We might even use the number and type of existential disagreements to map international law’s interpretative communities. One could envision some areas of universal agreement—core areas of consensus on the existence of certain aspects of international law (e.g., pacta sunt servanda, States as subjects of that law). And where existential disagreements do arise, we might be able to map different interpretative communities based on adherents or opponents to different existential interpretations. All told, studying existential interpretations could provide a more nuanced view of unity and fragmentation than existing efforts.

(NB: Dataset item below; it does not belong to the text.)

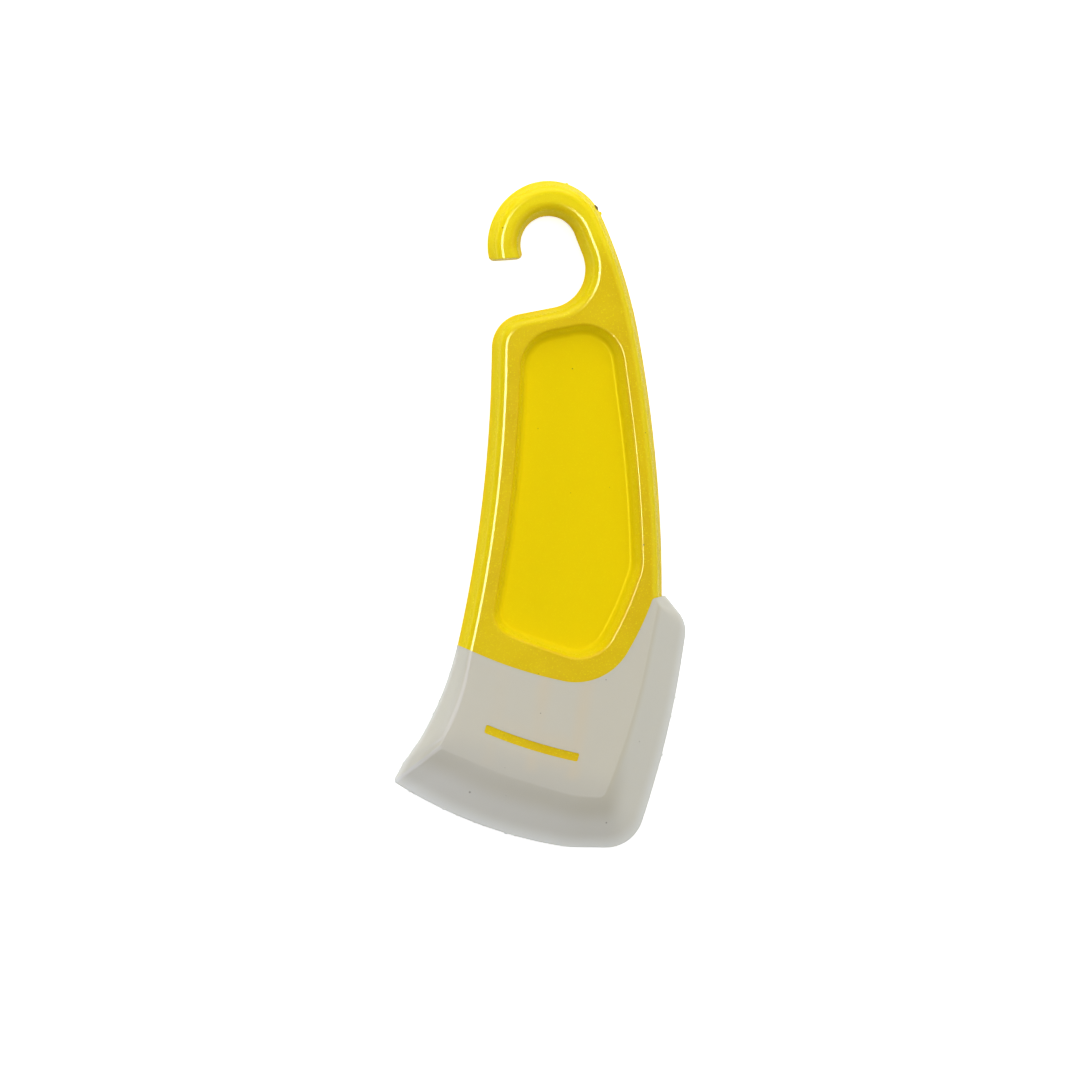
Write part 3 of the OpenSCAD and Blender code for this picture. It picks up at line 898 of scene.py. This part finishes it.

Ronald Dworkin once suggested that ‘Law cannot flourish as an interpretive enterprise in any community unless there is enough initial agreement about what practices are legal practices’. He assumed, moreover, that lawyers ‘have no difficulty identifying the practices that count as legal practices in our own culture’. In its current form(s), international law tests Dworkin’s thesis. At every level—from authority to the sources of law— international lawyers contest what ‘counts’ for purposes of international law. But contrary to Dworkin’s assertions, these existential debates need not serve as evidence that international law is failing to flourish. On the contrary, existential interpretations evidence a legal order that is maturing in depth and breadth. Even if there is fragmentation of views on the distribution of authority, law, and its sources, that does not necessarily signal a lack of unity in other respects; international lawyers may, as Mario Prost noted, still share a commitment to a common language or culture.168 Indeed, whatever else the existential function of interpretation in international law may say, one thing is clear. International law exists as something worthy of our ongoing efforts to give it meaning.